Andrés Saenz de Sicilia 

Andrés Saenz de Sicilia is a British-Mexican sound artist/performer, philosopher and researcher. He holds a PhD from the Centre for Research in Modern European Philosophy, Kingston University London and teaches at Central Saint Martins, University of the Arts London. His works and performances have been featured in programs at the British Museum, Victoria & Albert Museum, Café OTO, Whitechapel Gallery, Museo d’Arte Contemporanea di Roma, Villa Lontana, Flat Time House and ZKM Center for Art and Media, Karlsruhe. He has released music both under his own name and as Pataphysical on record labels including 12th Isle, Good Morning Tapes and Villa Lontana Records.

For his residency, Andrés says, ‘I am interested in how sound can function as the medium of a psycho-social-ecological journey, both in the process of its capture and creation and as a listening experience. Using field recording techniques to explore and engage with the living coast biosphere, I am going to carry out a process of creative research: documenting, archiving, mapping and constructing responses to the environment and communities of the biosphere. I make extensive use of hydrophones (underwater microphones) in my work and a part of the residency will be used to create an archive of underwater audio that registers the unique living coast ecosystem through sound. Participating in this residency will provide an opportunity to explore the application of my existing practice to a coastal environment and to experiment and test out new techniques and approaches in context-responsive creation that aims to foster lasting awareness and responsibility for threatened social-ecological spaces.’

Both residencies have the potential to enrich and add to the understandings of specificities of The Living Coast and to catalyse interdisciplinary dialogue and knowledge sharing. 

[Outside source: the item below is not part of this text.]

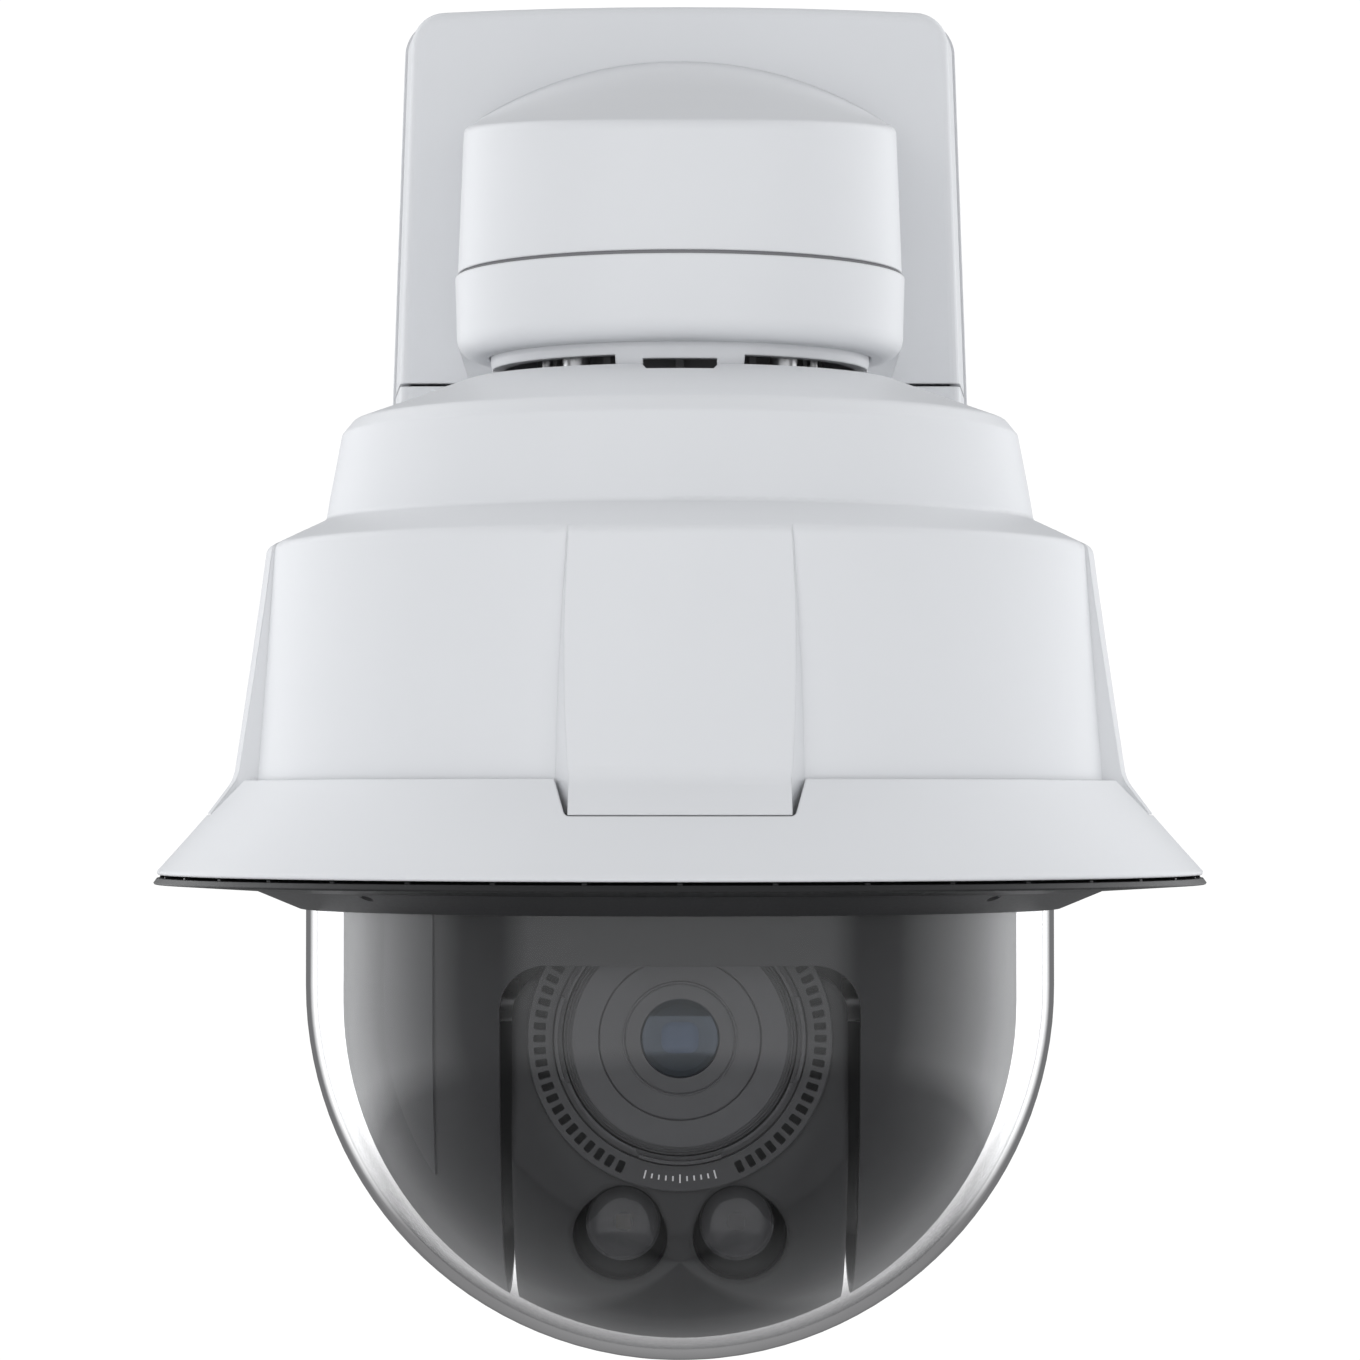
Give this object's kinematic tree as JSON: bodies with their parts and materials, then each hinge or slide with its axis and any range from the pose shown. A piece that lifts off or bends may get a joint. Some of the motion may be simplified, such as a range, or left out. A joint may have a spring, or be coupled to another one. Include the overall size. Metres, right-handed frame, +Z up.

Last year’s inaugural TLC artist in residence was Anna Dumitriu whose project “Algologies” explored the entangled relationships between seaweed, women and science.

About The Living Coast, Brighton & Lewes Downs UNESCO Biosphere  

The Living Coast is a diverse partnership of over 40 organisations, including local authorities, the South Downs National Park authority, universities, private companies, national bodies, charities, cultural and community organisations.  The mission of The Living Coast is to connect people and nature to inspire a positive future, today, and a key element of achieving this is through cultural partnerships. The Living Coast partnership works towards three objectives, shared by all global biospheres: 

  1. Conserve and enhance nature and culture; 
  2. Support sustainable human development; 
  3. Promote environmental awareness, knowledge, learning and engagement.

Biospheres are a spatial designation, recognised for their globally important habitats, species, environmental & cultural heritage, but also for the way local communities live, work and learn sustainably in the area. The Living Coast’s Biosphere designation is built upon the chalk block of the Eastern South Downs, from the River Adur in the West to the River Ouse in the East, following the Northern edge of the Downs escarpment to encompass the towns of Ditchling and Lewes, and also extending two miles off shore to incorporate the chalk reef.  Within the Biosphere we have 14 sites of Special Scientific Interest, 2 National Nature Reserves and European Special Area of Conservation and one Marine Conservation Zone.  The majority of our special sites are designated as good examples of rare chalk grassland, which are classified as priority habitats in the UK (habitats that are identified as most threatened and requiring conservation action).  Chalk grassland has a rich cultural and environmental heritage, however over 80% of this habitat has been lost in the UK since World War Two.